Единичные и множественные преступления | страница 3
Точнее, на наш взгляд, описывал единичное преступление С. В. Познышев: «Единство преступления предполагает, прежде всего, единство объекта, на который направляется посягательство. Надо выяснить, какой объект намечен был виновным как предмет его посягательства. Единство действия предполагает, далее, одно общее решение подвергнуть известному воздействию данный объект, хотя, быть может, по частям и в несколько приемов. Наконец, предполагается одна, хотя, быть может, и распадающаяся на несколько раздельных по времени актов деятельность, направленная на этот объект».[5] Основными достоинствами здесь выступает следующее: 1) автор в понимании единичного преступления объединяет объективные и субъективные начала и делает упор на одно общее решение, что означает и единство умысла, и общность цели и 2) автор старается обратить внимание на то, что раздельность актов поведения не исключает единичного преступления.

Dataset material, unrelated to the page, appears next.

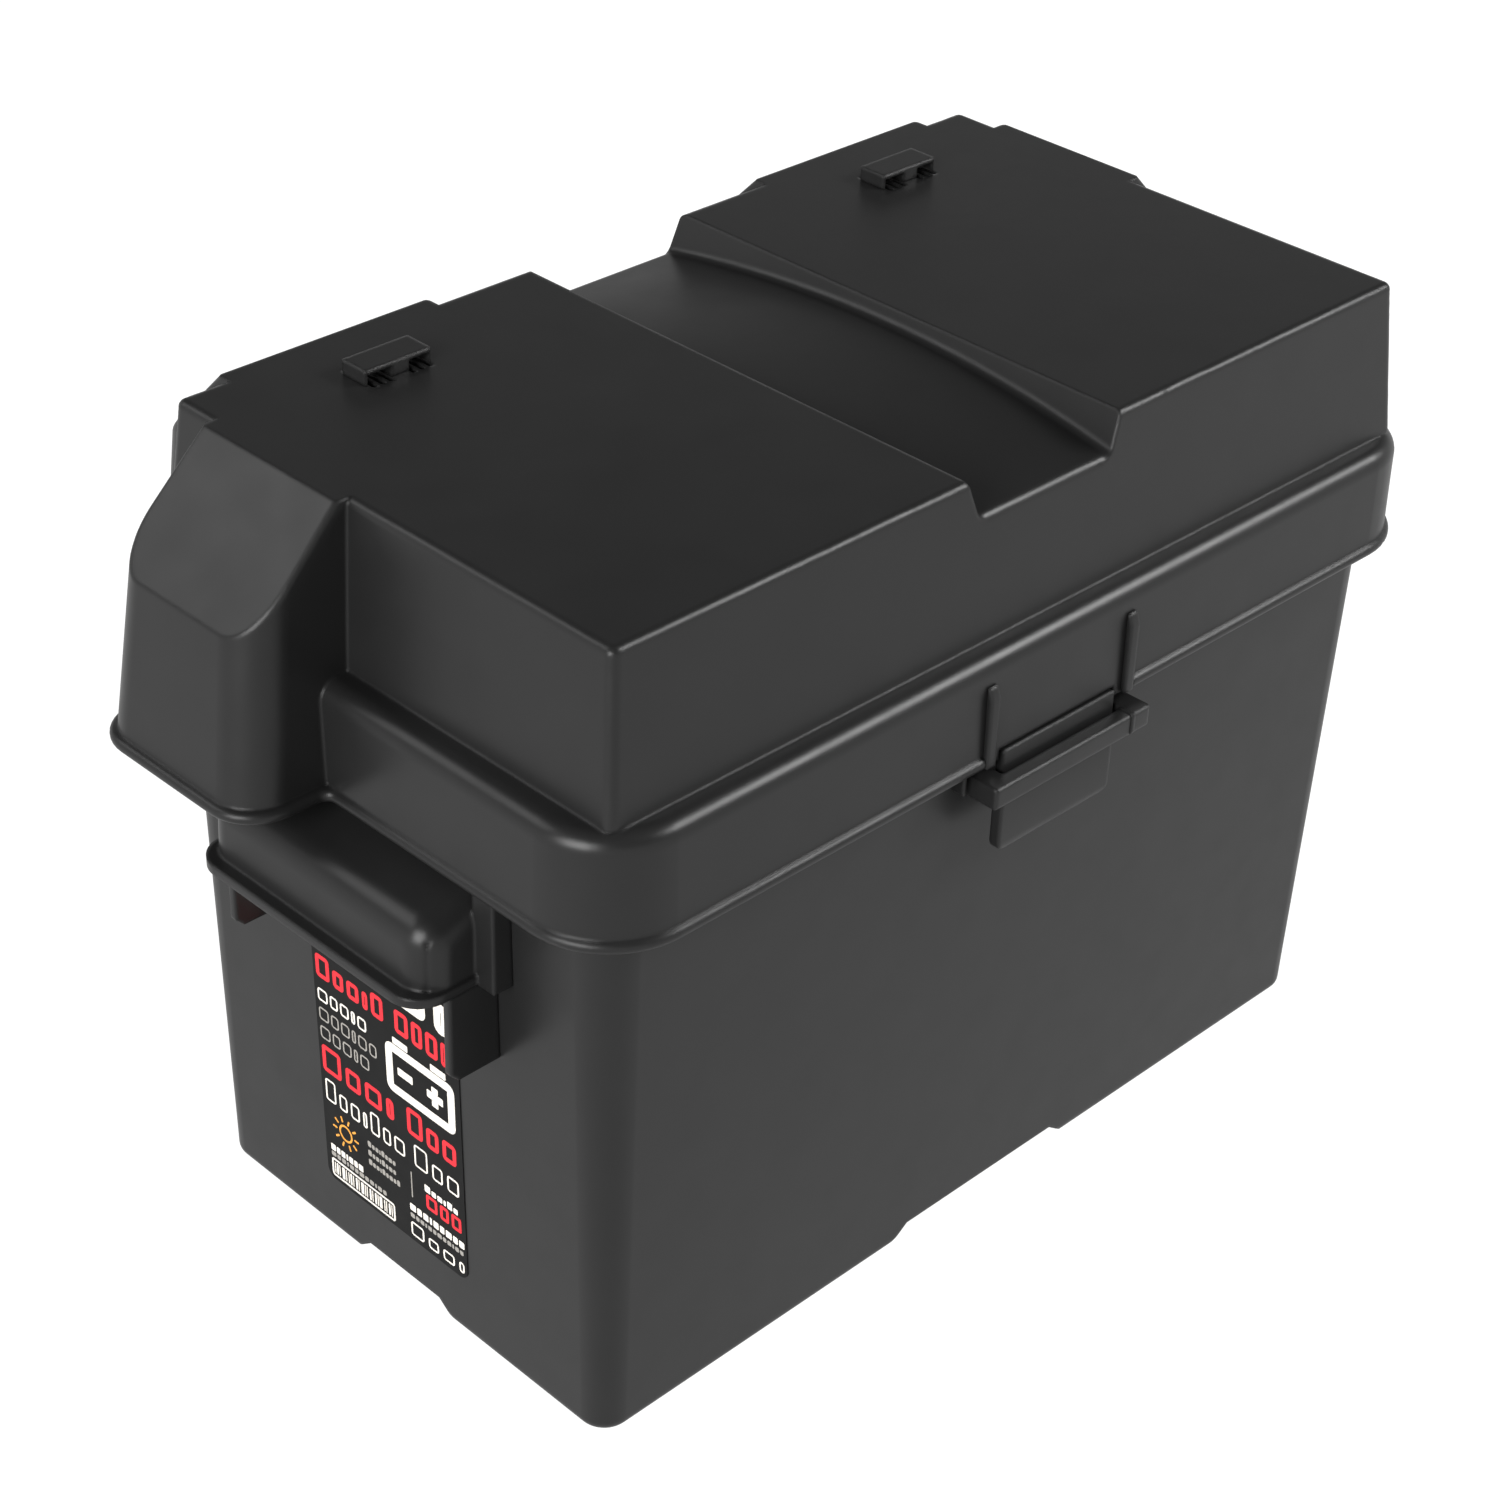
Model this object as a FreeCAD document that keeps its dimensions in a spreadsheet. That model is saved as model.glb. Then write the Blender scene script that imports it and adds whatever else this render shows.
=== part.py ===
"""Battery box for one group 27 battery, built in millimetres as an assembly of named sub-parts.

X runs along the box, Y across it with -Y the front, and Z up. The origin is on the floor, below the
middle of the box's outer limits. Sub-parts are modelled about the tub's own middle and then moved
back by frame_shift, because the two rear cable hoods reach further out than the front latch.
"""

import FreeCAD
import Part
import Sketcher
import math
import os
import re

SIZES = [
    ("frame_shift", 11.7, "distance from the tub's middle to the middle of the outer limits"),
    ("wall", 3.0, "moulded wall thickness"),
    ("wall_lean", 0.0197, "outward lean of the tub's walls, mm per mm of height"),
    ("tub_half_length", 172.5, "tub, half length at the floor"),
    ("tub_half_width", 94.75, "tub, half width at the floor"),
    ("tub_height", 227.5, "tub, height of the rim"),
    ("tub_corner", 9.5, "tub, radius of the upright corners at the floor"),
    ("tub_foot_round", 4.0, "tub, radius round the foot"),
    ("tub_floor", 10.0, "tub, height of the inner floor over the channels"),
    ("tub_well_floor", 3.0, "tub, height of the inner floor inside the four feet"),
    ("rim_half_length", 180.5, "rim flange, half length"),
    ("rim_half_width", 102.0, "rim flange, half width"),
    ("rim_corner", 20.0, "rim flange, corner radius"),
    ("rim_depth", 5.5, "rim flange, depth"),
    ("channel_height", 7.0, "channels under the base, height"),
    ("cross_channel_base", 45.5, "channel across the width, half width at the floor"),
    ("cross_channel_top", 36.0, "channel across the width, half width at its top"),
    ("long_channel_base", 26.2, "channel along the length, half width at the floor"),
    ("long_channel_top", 17.3, "channel along the length, half width at its top"),
    ("skirt_half_length", 186.6, "lid skirt, half length at the bottom"),
    ("skirt_half_width", 108.5, "lid skirt, half width at the bottom"),
    ("skirt_draft", 0.65, "lid skirt, draw-in from bottom to ledge"),
    ("skirt_corner", 28.0, "lid skirt, corner radius"),
    ("skirt_round", 6.0, "lid skirt, radius of the shoulder"),
    ("ledge", 231.2, "height of the lid's ledge"),
    ("bead_low", 193.7, "height of the bead's underside, the lid's lowest line"),
    ("bead_mid", 195.8, "height of the bead's middle"),
    ("bead_high", 197.9, "height of the bead's top"),
    ("bead_round", 2.0, "bead, edge radius"),
    ("bead_proud", 1.6, "bead, how far it stands out of the skirt"),
    ("hood_bead_proud", 2.2, "bead, how far it stands out of a hood"),
    ("lid_top", 284.5, "height of the lid's top"),
    ("top_half_length", 171.0, "lid top, half length"),
    ("top_half_width", 94.8, "lid top, half width"),
    ("top_draft", 4.85, "raised top, growth of each half size down to the ledge"),
    ("top_corner", 3.0, "raised top, corner radius"),
    ("top_round", 2.5, "raised top, edge radius"),
    ("hood_corner", 14.0, "cable hood, radius of the outer corners"),
    ("hood_round", 1.5, "cable hood, radius round the slope"),
    ("fold", 249.7, "height of the fold between a hood's slope and its wall"),
    ("end_hood_low_side", 9.5, "end hood, near side at the bottom"),
    ("end_hood_high_side", 81.5, "end hood, far side at the bottom"),
    ("rear_hood_low_side", 67.0, "rear hood, near side at the bottom"),
    ("rear_hood_high_side", 157.5, "rear hood, far side at the bottom"),
    ("hood_side_draft", 5.0, "cable hood, draw-in of each side up to the top"),
    ("end_hood_bottom", 215.9, "end hood, reach at the bottom"),
    ("end_hood_fold", 208.8, "end hood, reach at the fold"),
    ("end_slope_start", 174.8, "end hood, where the slope leaves the top"),
    ("rear_hood_bottom", 137.8, "rear hood, reach at the bottom"),
    ("rear_hood_fold", 132.6, "rear hood, reach at the fold"),
    ("rear_slope_start", 98.8, "rear hood, where the slope leaves the top"),
    ("strap_top", 34.0, "strap channel, half width at the lid's top"),
    ("strap_floor", 29.5, "strap channel, half width at the ends of its floor"),
    ("strap_depth", 12.5, "strap channel, depth at the ends of its floor"),
    ("crown_top", 279.5, "strap channel, height of the floor at mid-width"),
    ("crown_radius", 600.0, "strap channel, radius of the crowned floor"),
    ("crown_round", 3.0, "strap channel, radius where the floor meets the outer faces"),
    ("strap_corner_round", 3.0, "strap channel, radius between its floor and sides"),
    ("slot_width", 1.8, "vent slot, width"),
    ("slot_pitch", 3.2, "vent slot, spacing"),
    ("slot_front", 62.0, "vent slot, front end"),
    ("slot_rear", 77.3, "vent slot, rear end"),
    ("cap_place", 111.8, "vent cap, distance of its middle from the lid's middle"),
    ("cap_length", 25.3, "vent cap, length"),
    ("cap_front", 64.1, "vent cap, front face"),
    ("cap_rear", 75.3, "vent cap, rear face"),
    ("cap_height", 5.0, "vent cap, height"),
    ("cap_plate", 1.6, "vent cap, thickness of its plate"),
    ("cap_edge", 0.95, "vent cap, thickness of its end walls"),
    ("cap_leg_left", -2.55, "vent cap, left side of the middle leg"),
    ("cap_leg_right", 4.15, "vent cap, right side of the middle leg"),
    ("bar_half", 35.75, "catch bar, half length"),
    ("bar_arm", 27.6, "catch bar, inner side of its arms"),
    ("bar_front", 116.6, "catch bar, front face"),
    ("bar_inner", 111.3, "catch bar, back face of the bar"),
    ("bar_low", 183.2, "catch bar, underside"),
    ("bar_high", 190.6, "catch bar, top"),
    ("bar_round", 1.0, "catch bar, edge radius"),
    ("tongue_half", 25.8, "latch tongue, half width"),
    ("tongue_face", 109.8, "latch tongue, front face at the root and hinge line"),
    ("tongue_bulge", 110.9, "latch tongue, front face below the bar"),
    ("tongue_back", 106.8, "latch tongue, back face"),
    ("tongue_root", 197.0, "latch tongue, height of the hinge line"),
    ("tongue_tip", 160.0, "latch tongue, height of the tip"),
    ("tongue_corner", 4.0, "latch tongue, radius of the tip's corners"),
    ("notch_half", 26.6, "notch in the skirt over the tongue, half width"),
    ("notch_high", 197.4, "notch in the skirt over the tongue, top"),
    ("rib_near", 30.0, "latch rib, side nearer the tongue"),
    ("rib_far", 34.0, "latch rib, side further from the tongue"),
    ("rib_face", 110.5, "latch rib, front face"),
    ("rib_low", 194.0, "latch rib, bottom"),
    ("rib_high", 222.0, "latch rib, top"),
    ("locator_near", 38.5, "locating rib, side nearer the catch"),
    ("locator_far", 39.7, "locating rib, side further from the catch"),
    ("locator_face", 107.0, "locating rib, front edge"),
    ("locator_low", 185.5, "locating rib, bottom"),
    ("locator_high", 193.5, "locating rib, top"),
    ("grip_half", 51.3, "handle, half width"),
    ("grip_face", 201.8, "handle, reach at the lip"),
    ("grip_top_face", 200.9, "handle, reach where the roof starts"),
    ("grip_low", 158.2, "handle, underside of the lip"),
    ("grip_lip_top", 161.4, "handle, top of the lip"),
    ("grip_shoulder", 181.6, "handle, height of the roof's outer edge"),
    ("grip_high", 190.5, "handle, height of the roof at the wall"),
    ("grip_round", 10.0, "handle, edge radius"),
    ("lip_face", 206.3, "handle lip, reach"),
    ("lip_half", 52.3, "handle lip, half width"),
    ("lip_corner", 11.0, "handle lip, corner radius"),
    ("post_half", 59.3, "handle post, outer side"),
    ("post_face", 183.0, "handle post, reach"),
    ("post_high", 192.5, "handle post, top"),
    ("gusset_near", 49.6, "handle gusset, inner side"),
    ("gusset_far", 52.4, "handle gusset, outer side"),
    ("gusset_face", 193.8, "handle gusset, reach"),
    ("gusset_low", 127.5, "handle gusset, bottom"),
    ("gusset_cut", 3.0, "handle gusset, size of the cut lower corner"),
    ("label_front", -32.8, "label, front edge"),
    ("label_rear", 37.2, "label, rear edge"),
    ("label_low", 24.5, "label, bottom edge"),
    ("label_high", 140.0, "label, top edge"),
    ("label_corner", 4.0, "label, corner radius"),
    ("label_thickness", 0.3, "label, thickness"),
]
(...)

В то же время следует отметить: С. В. Познышеву не удалось до конца определиться с единичным преступлением, поскольку упоминаемая им одна деятельность не всегда носит столь однозначный характер, чтобы опираться на нее при установлении единичного преступления.

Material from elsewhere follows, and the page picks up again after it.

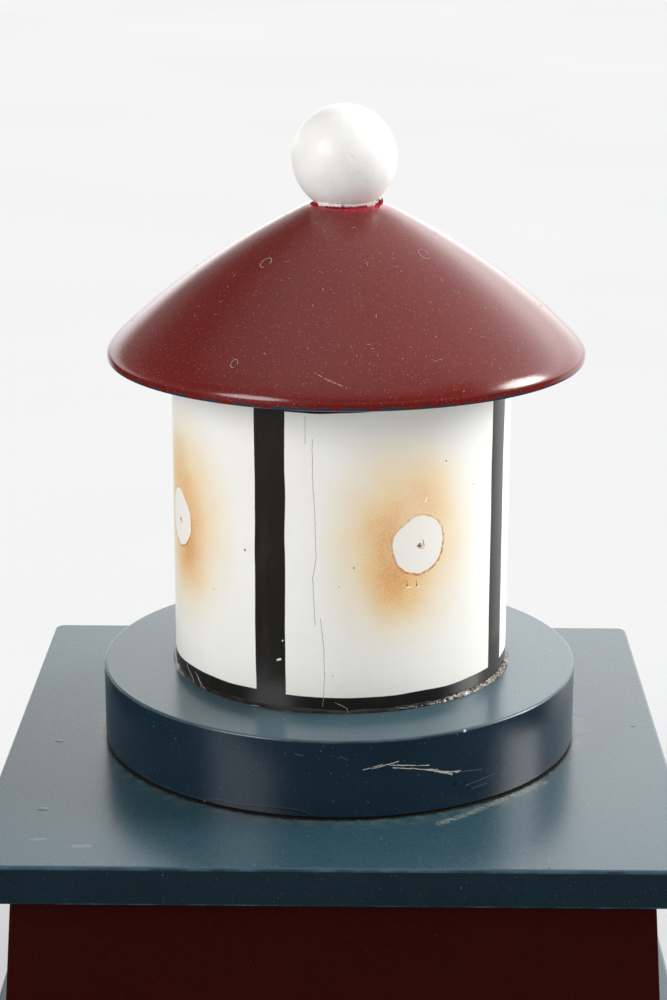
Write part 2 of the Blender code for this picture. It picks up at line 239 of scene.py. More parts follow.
def finishPiece(name, form, finish, nodes=(), sharp=35, tidy=True, even=False):
    # the form becomes an object that rides on the model and stands for the CAD nodes
    if tidy:
        mergeForm(form)
    for face in form.faces:
        face.smooth = True
    for edge in form.edges:
        edge.smooth = len(edge.link_faces) == 2 and edge.calc_face_angle(0) < math.radians(sharp)
    piece = placeObject(name, meshFrom(name, form))
    piece.data.materials.append(finish)
    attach(piece, "root")
    if nodes:
        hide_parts(*nodes)
    if even:  # broad flat faces keep their own shading beside eased edges
        piece.modifiers.new("evenShading", "WEIGHTED_NORMAL").keep_sharp = True
    return piece


def turnForm(outline, centre, steps):
    # the outline is (radius, height) from the bottom to the top, turned once round its axis
    form = bmesh.new()
    corners = [form.verts.new((centre.x + r, centre.y, z)) for r, z in outline]
    edges = [form.edges.new(pair) for pair in zip(corners, corners[1:])]
    bmesh.ops.spin(form, geom=corners + edges, cent=(centre.x, centre.y, 0), axis=(0, 0, 1),
                   angle=math.tau, steps=steps, use_merge=True)
    mergeForm(form)
    return form


def roundCorner(middle, radius, start, end, steps):
    # points of an eased edge, from one angle to the other in degrees
    angles = [math.radians(start + (end - start) * i / steps) for i in range(steps + 1)]
    return [(middle[0] + radius * math.cos(a), middle[1] + radius * math.sin(a)) for a in angles]


def layMap(form, centre, radius):
    # millimetres round the turning from the front, and millimetres above the slab
    layer = form.loops.layers.uv.new("turning")
    for face in form.faces:
        middle = face.calc_center_median() - centre
        facing = math.atan2(middle.x, -middle.y)
        for loop in face.loops:
            reach = loop.vert.co - centre
            turn = math.atan2(reach.x, -reach.y) if reach.xy.length > 0.1 * mm else facing
            turn = facing + (turn - facing + math.pi) % math.tau - math.pi
            over = (radius - reach.xy.length) / mm  # the map runs on over the flat faces
            height = (loop.vert.co.z - slabTop) / mm
            loop[layer].uv = (turn * radius / mm, height + over * (1 if face.normal.z > -0.5
                                                                   else -1))


def onTurning(centre, radius, arc, height, outward=0.0):
    # a point from the piece's map, all in millimetres but the centre and the radius
    turn = arc * mm / radius
    reach = radius + outward * mm
    return Vector((centre.x + reach * math.sin(turn), centre.y - reach * math.cos(turn),
                   slabTop + height * mm))


def threadForm(paths, thickness, sides=1):
    # thin closed tubes along the paths; each point is (place, share of the thickness)
    curve = bpy.data.curves.new("threadPath", "CURVE")
    curve.dimensions = "3D"
    curve.bevel_depth = thickness / 2
    curve.bevel_resolution = sides
    curve.use_fill_caps = True
    for path in paths:
        spline = curve.splines.new("POLY")
        spline.points.add(len(path) - 1)
        for point, (place, share) in zip(spline.points, path):
            point.co = (*place, 1)
            point.radius = share
    holder = placeObject("threadPath", curve)
    bpy.context.view_layer.update()
    form = bmesh.new()
    form.from_mesh(holder.to_mesh())
    holder.to_mesh_clear()
    bpy.data.objects.remove(holder)
    bpy.data.curves.remove(curve)
    bmesh.ops.remove_doubles(form, verts=form.verts, dist=0.001 * mm)
    bmesh.ops.recalc_face_normals(form, faces=form.faces)
    return form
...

В теории советского уголовного права продолжаются поиски наиболее оптимального определения единичного преступления. Достаточно полно дискуссии о понятии и определении единичного преступления отражены в работе В. П. Малкова,[6] поэтому не видим смысла в их повторении. Остановимся только на некоторых принципиальных вопросах и более поздних позициях.
Так, Н. Д. Дурманов считал: «Отдельное конкретное преступление в принципе соответствует отдельному конкретному действию или бездействию субъекта или отдельному деянию, если этот термин употреблять для обозначения действия и бездействия в сочетании с вызванными ими результатами».[7] Подобное более общее понимание единичного преступления, нежели ранее предлагаемое в теории русского уголовного права, естественно, не украшало советское уголовное право, поскольку в нем терялись критерии единичного преступления. Ведь автор признавал единичным «отдельное конкретное преступление», т. е. то, что зафиксировано в законе в виде отдельной части статьи или статьи при отсутствии частей. И это при том, что, по мнению Н. Д. Дурманова, Н. С. Таганцев и Н. Д. Сергеевский «приближались к правильному решению вопроса».[8] Думается, автор допустил в данном случае формально-логическую ошибку «слишком широкого определения».